Rusia sebenarnya juga memiliki hubungan baik dengan Iran dan Arab Saudi. Namun, Rusia kini terlibat perang dengan Ukraina. Dari aspek hubungan ekonomi, relasi Rusia dengan Iran dan Arab Saudi tidak sekuat relasi China dengan Iran dan Arab Saudi.
Maka, China memiliki keunggulan dan kelebihan dalam hubungan dengan Iran dan Arab Saudi yang tidak dimiliki oleh kekuatan internasional mana pun. Dalam konteks hubungan dengan Iran, China telah menandatangani kesepakatan kemitraan strategis dengan negara itu selama 25 tahun yang diteken di Teheran pada 27 Maret 2021.

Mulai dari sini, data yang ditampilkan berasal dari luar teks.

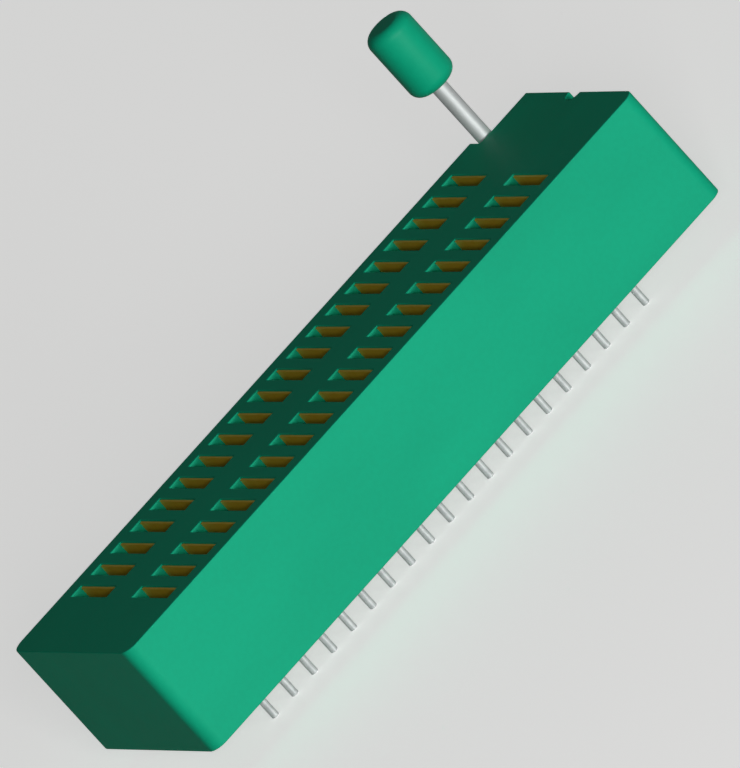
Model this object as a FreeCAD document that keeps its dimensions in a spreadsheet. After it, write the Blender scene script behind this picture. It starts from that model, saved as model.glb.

AP/SAUDI ROYAL PALACE/BANDAR ALJALOUD
Dalam foto yang dirilis Kerajaan Arab Saudi ini, Putra Mahkota Mohammed bin Salman (kanan) menyambut kedatangan Presiden AS Joe Biden di Istana Al-Salam di Jeddah, Arab Saudi, Jumat (15/7/2022J).
Secara geografis pun. China butuh Iran sebagai bagian dalam jalur proyek Sabuk dan Jalan. Iran bisa menjadi jalur penghubung antara Asia Tengah, Asia Selatan, dan Timur Tengah.
Sementara berkaitan dengan Arab Saudi, China kini menjadi importir minyak terbesar dari negara itu. China saat ini mengimpor minyak lebih dari tiga juta barrel per hari dari Arab Saudi dan negara Arab Teluk lain.
Arab Saudi juga melihat impor minyak China dari Arab Saudi terus mengalami kenaikan rata-rata sekitar 9 persen per tahun. Adapun neraca perdagangan China-Arab Saudi pada 2021 mencapai sekitar 67 miliar dollar AS.
Impor senjata Arab Saudi dari China meningkat 386 persen dalam beberapa tahun terakhir. Oleh karena itu, hubungan China dengan Iran dan Arab Saudi merupakan hubungan yang saling membutuhkan satu sama lain.